__SHORT TASK__
Retype everything from the line that contains "valve_body();" down to the line that contains "cad_parts[node].hide_render = cad_parts[node].hide_viewport", inclusive, without altering or adding anything.

--- begin EXERCISE MATERIALS ---

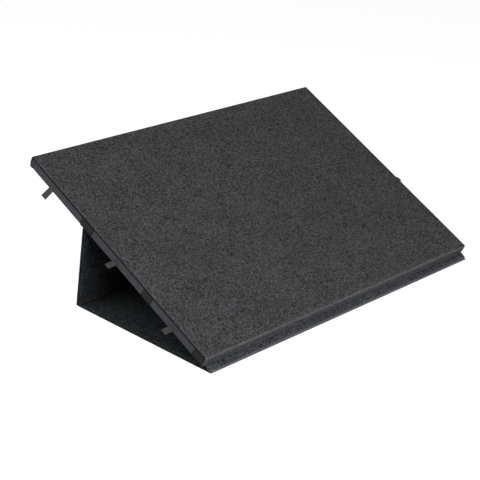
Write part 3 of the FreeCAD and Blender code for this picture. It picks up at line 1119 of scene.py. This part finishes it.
def background_switch(tree, plain, shown):
    """Camera, glossy and transmission rays see one shader, the rest another."""
    rays = add(tree, "ShaderNodeLightPath", {})
    seen = math(tree, "MAXIMUM", rays.outputs["Is Camera Ray"], rays.outputs["Is Glossy Ray"])
    seen = math(tree, "MAXIMUM", seen, rays.outputs["Is Transmission Ray"])
    made = tree.nodes.new("ShaderNodeMixShader")
    tree.links.new(seen, made.inputs[0])
    tree.links.new(plain, made.inputs[1])
    tree.links.new(shown, made.inputs[2])
    return made.outputs[0]


def grey(level):
    return level, level, level, 1


def make_floor():
    size = floor_reach
    points = [(-size, -size, 0), (size, -size, 0), (size, size, 0), (-size, size, 0)]
    material = bpy.data.materials.new("floor")
    material.use_nodes = True
    tree = material.node_tree
    tree.nodes.remove(tree.nodes["Principled BSDF"])
    lit = add(tree, "ShaderNodeBsdfDiffuse", {"Color": grey(floor_light)})
    shadowed = add(tree, "ShaderNodeBsdfDiffuse", {"Color": grey(floor_shadowed)})
    glow = add(tree, "ShaderNodeEmission", {"Color": grey(floor_glow), "Strength": 1.0})
    shown = add(tree, "ShaderNodeAddShader", {0: shadowed.outputs[0], 1: glow.outputs[0]})
    surface = background_switch(tree, lit.outputs[0], shown.outputs[0])
    tree.links.new(surface, tree.nodes["Material Output"].inputs["Surface"])
    floor = new_piece("floor", points, [(0, 1, 2, 3)], material)
    floor.location.z = -floor_gap


def make_world():
    world = bpy.data.worlds.new("studio")
    world.use_nodes = True
    tree = world.node_tree
    tree.nodes.clear()
    plain = add(tree, "ShaderNodeBackground", {"Color": grey(1), "Strength": world_light})
    shown = add(tree, "ShaderNodeBackground", {"Color": grey(1), "Strength": 1.0})
    output = tree.nodes.new("ShaderNodeOutputWorld")
    surface = background_switch(tree, plain.outputs[0], shown.outputs[0])
    tree.links.new(surface, output.inputs["Surface"])
    bpy.context.scene.world = world


def make_studio():
    make_lamp("key", key_place, key_power)
    make_lamp("fill", fill_place, fill_power)
    make_floor()
    make_world()
    bpy.context.scene.view_settings.view_transform = "Standard"


# ------------ everything
make_camera()
make_studio()
dress_nodes()
make_work_felt()
make_under_felt()
make_panel("base_cover", "base_felt", base, "base")
make_panel("back_cover", "back_felt", back, "back_panel")
make_spine()
make_folds()
make_case_fold()
make_hook_tape()
for place_name in PLACES:
    make_front_bar(place_name)
    make_ribbon(place_name)
    make_lining(place_name)

bpy.context.view_layer.update()
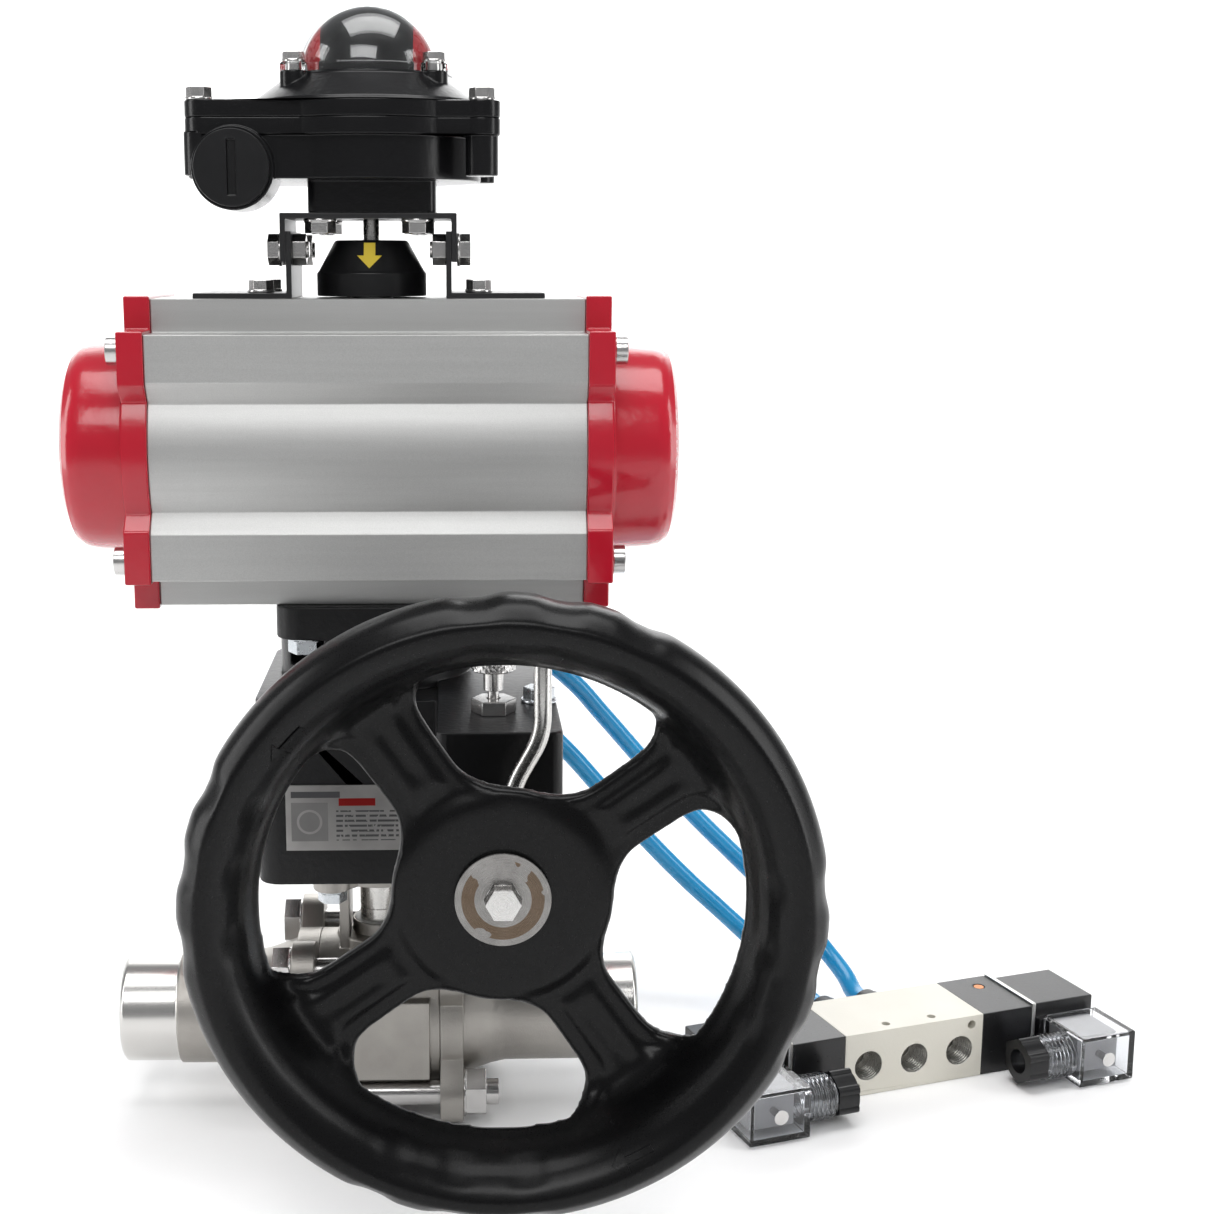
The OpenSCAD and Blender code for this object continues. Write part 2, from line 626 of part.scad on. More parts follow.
module switch_box_lid() color("black") difference() {
    union() {
        translate([0, 0, 346]) linear_extrude(6) lid_plan(0);
        rotate_extrude() polygon([[0, 351], [44, 351], [43.4, 353], [31, 362], [31, 363],
            [0, 363]]);
        for (x = [-26, 24], y = [-20, 20]) rod_z(5, 352, 363, x, y);
    }
    translate([0, 0, 345]) linear_extrude(4) {
        circle(r = 37);
        rrect([-50, -32], [0, 32], 4);
    }
    rotate_extrude() polygon([[0, 348], [37, 348], [37, 352], [26, 360.5], [26, 364], [0, 364]]);
    translate([0, 0, 345]) linear_extrude(8) lid_screw_points() circle(r = 2.5);
    for (x = [-26, 24], y = [-20, 20]) rod_z(2, 355, 364, x, y);
}
module lid_screws() color("silver") {
    translate([0, 0, 352]) lid_screw_points() {
        ring(2.5, 4.6, 0.8);
        translate([0, 0, 0.8]) hex(8, 3.6);
        translate([0, 0, -17]) cylinder(r = 2.5, h = 18);
    }
    for (x = [-26, 24], y = [-20, 20]) translate([x, y, 366]) {
        ring(2, 4, 0.8);
        translate([0, 0, 0.8]) hex(7, 2.8);
        translate([0, 0, -10]) cylinder(r = 2, h = 11);
    }
}
module blanking_plug() color("black") difference() {
    union() {
        rod_y(13.3, -44.5, -41, -46.3, 328.4);
        rod_y(10, -41, -34, -46.3, 328.4);
    }
    box([-47.8, -50, 319], [-44.8, -43, 338]);
}
module switch_shaft() color("silver") {
    box([-2, -5, 297], [2, 5, 300.8]);
    rod_z(3, 300.7, 364);
    for (z = [333.5, 338.5]) translate([0, 0, z]) linear_extrude(3.5) {
        circle(r = 7);
        translate([0, -2]) square([9.5, 4]);
    }
}
module microswitches() color("dimgray") {
    for (z = [332, 337.5]) box([12, -10, z], [24, 10, z + 5.3]);
    box([-36, -26, 332], [-22, 26, 340]);
}
module indicator_dome() color("white") difference() {
    union() {
        translate([0, 0, 363]) intersection() {
            sphere(r = dome_r);
            cylinder(r = 40, h = 40);
        }
        translate([0, 0, 363]) linear_extrude(3) {
            circle(r = 29.5);
            for (x = [-26, 24], y = [-20, 20]) translate([x, y]) circle(r = 5);
        }
    }
    translate([0, 0, 363]) sphere(r = dome_r - 2);
    for (x = [-26, 24], y = [-20, 20]) rod_z(2, 360, 368, x, y);
}
module rotor_ball(r) translate([0, 0, 363]) intersection() {
    sphere(r = r);
    translate([0, 0, -4]) cylinder(r = 40, h = 40);
}
module indicator_rotor() color("black") difference() {
    rotor_ball(23.6);
    both() box([16, -30, 350], [30, 30, 390]);
    rod_z(3, 350, 364);
}
module rotor_flags() color("red") intersection() {
    rotor_ball(23.6);
    both() box([16, -30, 350], [30, 30, 390]);
}

// ---- air valve -------------------------------------------------------------
module av() translate([av_x, av_y, block_z]) rotate(av_turn) children();
pilot_x = block[0] / 2 + pilot_len;
coil_x = pilot_x + 2 + coil_len;
conn = [26, 26, 21];
conn_x0 = pilot_x + 6;
conn_y = -block[1] / 2;
conn_z = -2;

module port_block() color("ivory") av() difference() {
    cube(block, center = true);
    rod_x(4.6, -40, 40, 0, 2);
    for (i = [-1 : 1]) {
        rod_y(g14_r, -20, -8, i * port_pitch, -1);
        rod_y(3.5, -20, 0, i * port_pitch, -1);
    }
    for (i = [-0.5, 0.5]) {
        rod_y(g14_r, 8, 20, i * port_pitch, -1);
        rod_y(3, 0, 20, i * port_pitch, -1);
    }
    for (i = [-0.5, 0.5]) rod_z(1.65, -20, 20, i * port_pitch, -12);
    rod_y(1.8, -20, 20, 27, 9.5);
    rod_y(1.8, -20, 20, -27, -9.5);
}
module pilot_bodies() color("black") av() both() difference() {
    box([block[0] / 2, -block[1] / 2, -block[2] / 2], [pilot_x, block[1] / 2, block[2] / 2]);
    rod_x(5.2, 30, pilot_x - 6, 0, 2);
    rod_z(2.5, 6, 20, block[0] / 2 + 15, 8);
}
module solenoid_coils() color("black") av() both() {
    box([pilot_x, -block[1] / 2, -block[2] / 2], [pilot_x + 2, block[1] / 2, block[2] / 2 + 1]);
    box([pilot_x + 2, -15, -13], [coil_x, 15, 13]);
    translate([pilot_x + 4, conn_y, conn_z - 9]) cube([24, 3, 18]);
    translate([coil_x, 0, 0]) rotate([0, 90, 0]) hex(13, 4.5);
}
module spool() color("silver") av() {
    rod_x(2.2, -35, 35, 0, 2);
    for (x = [-33, -22, -11, 0, 11, 22, 33]) rod_x(4.5, x - 2.5, x + 2.5, 0, 2);
}
module button(s) color("orange") av()
    rod_z(2.1, 9, 13.3, s * (block[0] / 2 + 15), 8);
module left_override_button() button(-1);
module right_override_button() button(1);

// Connectors sit on the coil fronts, with the cable entry towards the middle
module connector_at() av() both() translate([conn_x0, conn_y - conn[1], conn_z]) children();
module connector_housings() color("lightgray") connector_at() difference() {
    union() {
        translate([0, 0, -conn[2] / 2]) cube(conn);
        translate([-14, 11, 0]) rotate([0, 90, 0]) cylinder(r = 8.4, h = 15);
    }
    translate([2, 2, 2 - conn[2] / 2]) cube([conn[0] - 4, conn[1], conn[2] - 4]);
    translate([-15, 11, 0]) rotate([0, 90, 0]) cylinder(r = 6, h = 20);
    translate([13, -1, 0]) rotate([-90, 0, 0]) cylinder(r = 1.6, h = 10);
}
module connector_cores() color("gray") connector_at() difference() {
    translate([4, 7, -7]) cube([18, conn[1] - 7, 14]);
    translate([13, 0, 0]) rotate([-90, 0, 0]) cylinder(r = 1.5, h = 40);
}
module gland_nuts() color("black") connector_at() translate([-14, 11, 0]) rotate([0, -90, 0])
    difference() {
        union() {
            cylinder(r = 8.6, h = 9);
            for (a = [0 : 60 : 300]) rotate(a) translate([7.6, 0, 0]) cylinder(r = 2, h = 9);
        }
        translate([0, 0, -1]) cylinder(r = 5, h = 12);
    }
module connector_screws() color("silver") connector_at() translate([13, -0.6, 0])
    rotate([-90, 0, 0]) {
        cylinder(r = 3, h = 0.6);
        cylinder(r = 1.5, h = 26);
    }
module push_fittings() color("dimgray") av() for (i = [-0.5, 0.5])
    translate([i * port_pitch, block[1] / 2, -1]) rotate([-90, 0, 0]) difference() {
        union() {
            translate([0, 0, -9]) cylinder(r = g14_r, h = 9);
            hex(14, 6);
            translate([0, 0, 6]) cylinder(r = 6.8, h = 12);
            translate([0, 0, 18]) cylinder(r = 6.2, h = 3.5);
        }
        translate([0, 0, -10]) cylinder(r = 3, h = 26);
        translate([0, 0, 10]) cylinder(r = tube_r, h = 20);
    }
module actuator_elbows() color("dimgray") for (x = [-12, 12]) translate([x, 0, act_h]) {
    difference() {
        union() {
            rod_y(g14_r, 40.5, 48.5);
            translate([0, 48.5, 0]) rotate([-90, 0, 0]) hex(14, 6);
            rod_y(6.6, 54, 66);
            translate([0, 66, 0]) sphere(r = 6.6);
            rod_z(6.6, -18, 0, 0, 66);
            rod_z(6, -21.5, -18, 0, 66);
        }
        rod_y(3, 39, 66);
        rod_z(3, -20, 0, 0, 66);
        rod_z(tube_r, -30, -12, 0, 66);
    }
}
// Each tube runs from the depth of its elbow to the depth of its fitting
function fitting_pt(i, y) = [av_x, av_y, block_z - 1] + [
    i * port_pitch * cos(av_turn) - y * sin(av_turn),
    i * port_pitch * sin(av_turn) + y * cos(av_turn), 0];
module air_tube(route, x, i) color("deepskyblue") tube(concat([[x, 66, act_h - 12]],
    finer(route), [fitting_pt(i, 41), fitting_pt(i, 34), fitting_pt(i, block[1] / 2 + 10)]), tube_r);
module air_tube_a() air_tube(route_a, 12, 0.5);
module air_tube_b() air_tube(route_b, -12, -0.5);

valve_body();
left_pipe_end();
right_pipe_end();
seat_rings();
valve_bolts();
stem_packing();
ball();
valve_stem();
gearbox_housing();
gearbox_cover();
gearbox_screws();
shaft_bushes();
worm_wheel();
worm_shaft();
clutch_lever();
lock_plunger();
plunger_nut();
nameplate();
handwheel();
wheel_bolt();
actuator_body();
left_end_cover();
right_end_cover();
end_cover_screws();
cover_seals();
pinion();
pinion_bushes();
left_piston();
right_piston();
position_indicator();
left_foot_bracket();
right_foot_bracket();
top_bracket();
bracket_screws();
box_screws();
switch_box_base();
switch_box_lid();
lid_screws();
blanking_plug();
switch_shaft();
microswitches();
indicator_dome();
indicator_rotor();
rotor_flags();
port_block();
pilot_bodies();
solenoid_coils();
spool();
left_override_button();
right_override_button();
connector_housings();
connector_cores();
gland_nuts();
connector_screws();
push_fittings();
actuator_elbows();
air_tube_a();
air_tube_b();
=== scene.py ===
# %% [markdown]
# # An air-actuated ball valve with a handwheel override
# This lesson dresses a jointed model of a quarter-turn ball valve. The exact parts come
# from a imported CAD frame, in metres, with the origin at the centre of the ball, +X along
# the pipe and +Z up the stem. We give each part soft edges and a finish, and model again
# the parts whose real surface is richer than the CAD solid: the pressed handwheel, the
# knurled knob, the clear dome, the bent lever and the air tubes.

# %% Load the frame
import json
import math
import bpy
from mathutils import Matrix, Vector


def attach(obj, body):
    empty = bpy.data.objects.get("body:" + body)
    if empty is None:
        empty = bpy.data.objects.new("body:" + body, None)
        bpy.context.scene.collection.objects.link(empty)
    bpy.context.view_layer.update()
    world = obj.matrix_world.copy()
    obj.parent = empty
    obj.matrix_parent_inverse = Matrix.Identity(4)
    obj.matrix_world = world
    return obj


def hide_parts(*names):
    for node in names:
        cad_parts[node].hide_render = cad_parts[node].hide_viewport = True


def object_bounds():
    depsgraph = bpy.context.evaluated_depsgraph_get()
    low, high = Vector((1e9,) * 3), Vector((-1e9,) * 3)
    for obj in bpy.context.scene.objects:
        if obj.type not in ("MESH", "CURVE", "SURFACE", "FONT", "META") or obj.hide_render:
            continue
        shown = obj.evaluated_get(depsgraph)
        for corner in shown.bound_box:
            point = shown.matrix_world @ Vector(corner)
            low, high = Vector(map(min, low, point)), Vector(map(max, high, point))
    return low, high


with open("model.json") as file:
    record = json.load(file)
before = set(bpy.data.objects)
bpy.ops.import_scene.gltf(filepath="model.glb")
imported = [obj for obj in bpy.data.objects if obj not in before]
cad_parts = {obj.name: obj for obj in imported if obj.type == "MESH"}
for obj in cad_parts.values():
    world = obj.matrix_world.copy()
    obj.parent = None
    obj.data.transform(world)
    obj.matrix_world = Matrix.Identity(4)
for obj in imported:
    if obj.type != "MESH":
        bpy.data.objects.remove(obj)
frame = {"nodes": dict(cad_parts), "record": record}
nodes = frame["nodes"]
cad_box = [list(corner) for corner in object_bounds()]
slot_of = {part["node"]: part["material_slot"] for part in frame["record"]["subparts"]}
body_of = {node: body for body, members in frame["record"]["behaviour"]["bodies"].items()
           for node in members}
MM = 0.001
print(len(nodes), "nodes; the box in metres is", cad_box)


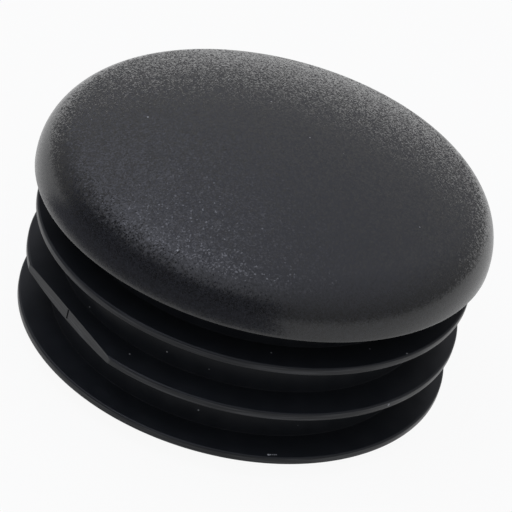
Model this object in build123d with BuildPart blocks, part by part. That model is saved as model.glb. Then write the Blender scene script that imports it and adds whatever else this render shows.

--- end EXERCISE MATERIALS ---

__EXERCISE RESULT__
valve_body();
left_pipe_end();
right_pipe_end();
seat_rings();
valve_bolts();
stem_packing();
ball();
valve_stem();
gearbox_housing();
gearbox_cover();
gearbox_screws();
shaft_bushes();
worm_wheel();
worm_shaft();
clutch_lever();
lock_plunger();
plunger_nut();
nameplate();
handwheel();
wheel_bolt();
actuator_body();
left_end_cover();
right_end_cover();
end_cover_screws();
cover_seals();
pinion();
pinion_bushes();
left_piston();
right_piston();
position_indicator();
left_foot_bracket();
right_foot_bracket();
top_bracket();
bracket_screws();
box_screws();
switch_box_base();
switch_box_lid();
lid_screws();
blanking_plug();
switch_shaft();
microswitches();
indicator_dome();
indicator_rotor();
rotor_flags();
port_block();
pilot_bodies();
solenoid_coils();
spool();
left_override_button();
right_override_button();
connector_housings();
connector_cores();
gland_nuts();
connector_screws();
push_fittings();
actuator_elbows();
air_tube_a();
air_tube_b();
=== scene.py ===
# %% [markdown]
# # An air-actuated ball valve with a handwheel override
# This lesson dresses a jointed model of a quarter-turn ball valve. The exact parts come
# from a imported CAD frame, in metres, with the origin at the centre of the ball, +X along
# the pipe and +Z up the stem. We give each part soft edges and a finish, and model again
# the parts whose real surface is richer than the CAD solid: the pressed handwheel, the
# knurled knob, the clear dome, the bent lever and the air tubes.

# %% Load the frame
import json
import math
import bpy
from mathutils import Matrix, Vector


def attach(obj, body):
    empty = bpy.data.objects.get("body:" + body)
    if empty is None:
        empty = bpy.data.objects.new("body:" + body, None)
        bpy.context.scene.collection.objects.link(empty)
    bpy.context.view_layer.update()
    world = obj.matrix_world.copy()
    obj.parent = empty
    obj.matrix_parent_inverse = Matrix.Identity(4)
    obj.matrix_world = world
    return obj


def hide_parts(*names):
    for node in names:
        cad_parts[node].hide_render = cad_parts[node].hide_viewport = True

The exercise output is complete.